This guide outlines a recommended structure for a README file to accompany research code or software. It includes headings found on platforms where code is actively maintained along with bulleted prompts to help contextualize information, with the goal of making it easier to document research code to support data validation and reuse.
Download a template and adapt* it for your needs!
Need a general readme for data? See our Guide for Writing a Readme for Data.
Best practices
Platforms that support active code development and maintenance (e.g., GitHub) often include built-in tools for capturing key metadata (e.g., releases, versioning, licensing, etc.). Data repositories (e.g., Zenodo) may also offer dedicated fields for describing code. Whenever possible, it is best to use these platform features to reduce redundancy and improve discoverability. However, when archiving code in long-term preservation-focused repositories, a more self-contained README can help ensure essential metadata and information is captured and remains connected to the project.
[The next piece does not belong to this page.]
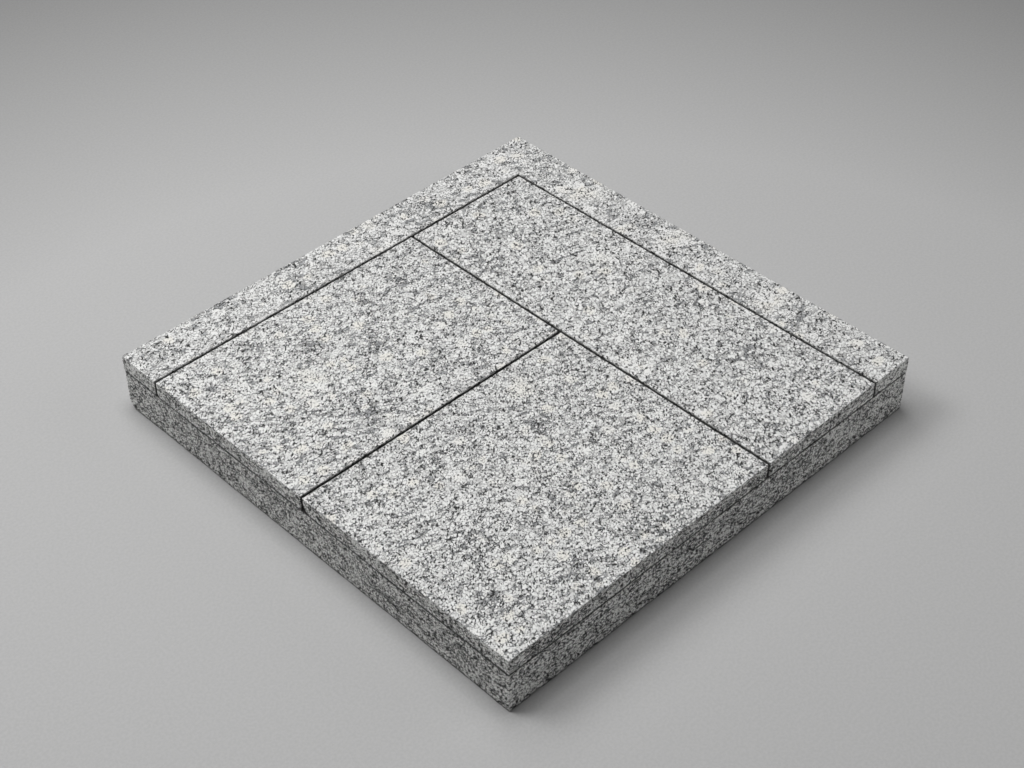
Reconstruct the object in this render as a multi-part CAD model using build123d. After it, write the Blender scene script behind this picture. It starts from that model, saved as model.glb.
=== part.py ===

Note: This README is meant to focus on what the software does, how it can be reused, and how to understand and cite it. It is not intended to serve as a guide for how to structure a software project or enforce software development best practices.
Recommended Content
Recommended minimum content for supporting re-use is in bold.
General Information
- Provide a project name
- The title should be distinct from publications or datasets
- Whenever possible, use the same name as the software program or package to maintain consistency
- Provide a version number to clearly differentiate between various versions of the project
- Consider using semantic versioning, so it is clear how earlier versions relate to the current one (e.g., v1.2.0)
- Consider maintaining a change log of important changes for each version of the project or release notes
- Consider using tagged releases if the platform where the code is actively maintained offers them
- Provide a short description
- This is a one sentence summary of the software project’s purpose or functionality. This should serve as a quick overview, distinct from the full project description below (e.g., Python tool for visualizing climate model outputs)
- Note it might be helpful here to identify if the software project includes source code
Project Overview
- Provide a full description of the software project
- This is a more detailed explanation of the purpose of the software project, including explanation of functionality and use cases
- Provide the date of creation of the project or the latest version release (provide single date, range, or approximate date; suggested format YYYY-MM-DD)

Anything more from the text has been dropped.